The 10-year Treasury note yield closed at 1.93% on 11/8, while the 30-year Treasury bond yield was 2.42%.

Mortgage Rates Dip

Freddie Mac released its latest Primary Mortgage Market Survey on Thursday, November 7. The report revealed a decrease in mortgage rates.

The 30-year fixed rate mortgage rate averaged 3.69%, down from 3.78% last week. At this time last year, the 30-year fixed rate mortgage averaged 4.94%.

This week, the 15-year fixed rate mortgage averaged 3.13%, down from 3.19% last week. Last year at this time, the 15-year fixed rate mortgage averaged 4.33%.

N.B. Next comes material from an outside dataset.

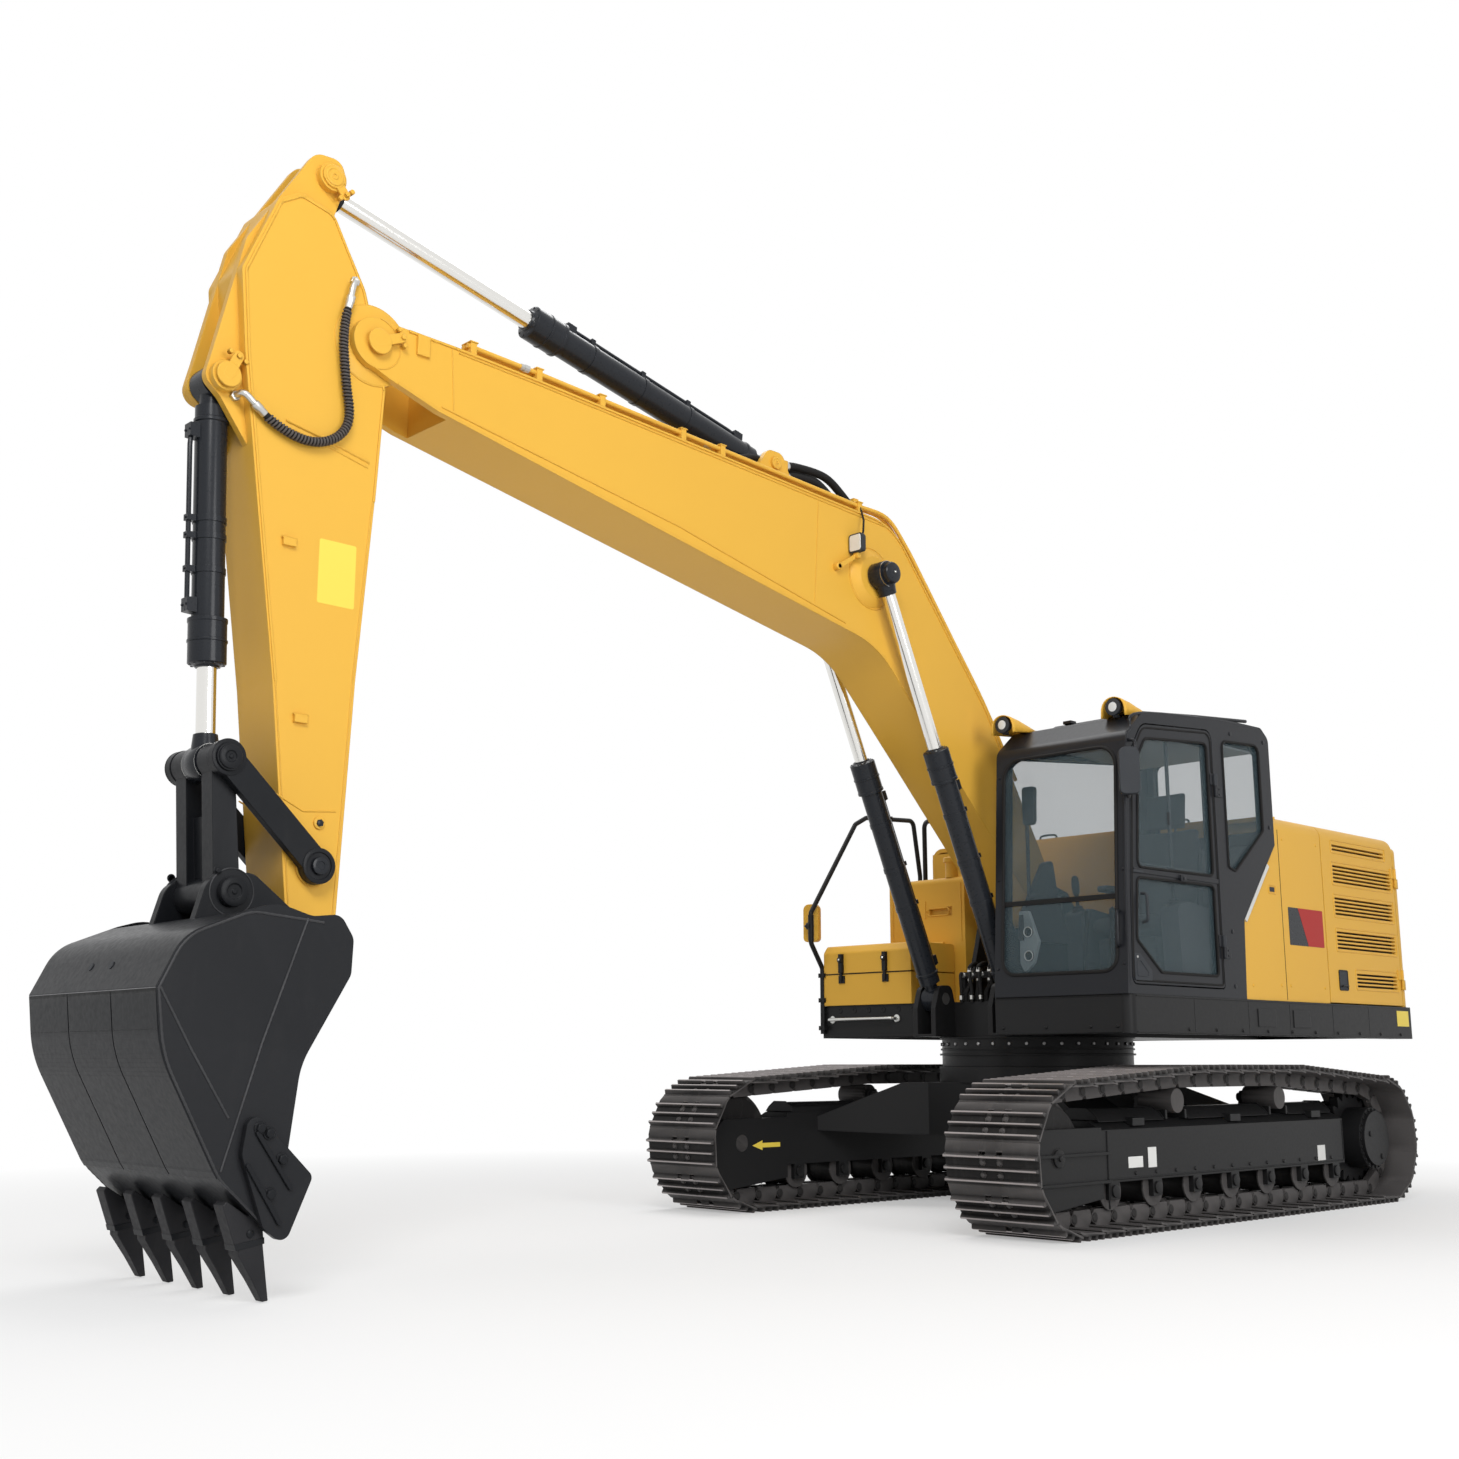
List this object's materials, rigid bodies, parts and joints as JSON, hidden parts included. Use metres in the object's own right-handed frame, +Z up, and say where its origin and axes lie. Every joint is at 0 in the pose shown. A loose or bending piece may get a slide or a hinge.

“After a year-long slide, mortgage rates hit a cycle low in September 2019 and have risen in six out of the last nine weeks due to modestly better economic data and trade related optimism,” said Freddie Mac’s Chief Economist Sam Khater. “The improvement in sentiment has been one of the main drivers behind the surge in equity prices and will provide a halo effect to consumer spending heading into the important holiday shopping season.”

Based on published national averages, the savings rate was 0.09% on 11/8. The one-year CD finished at 0.51%.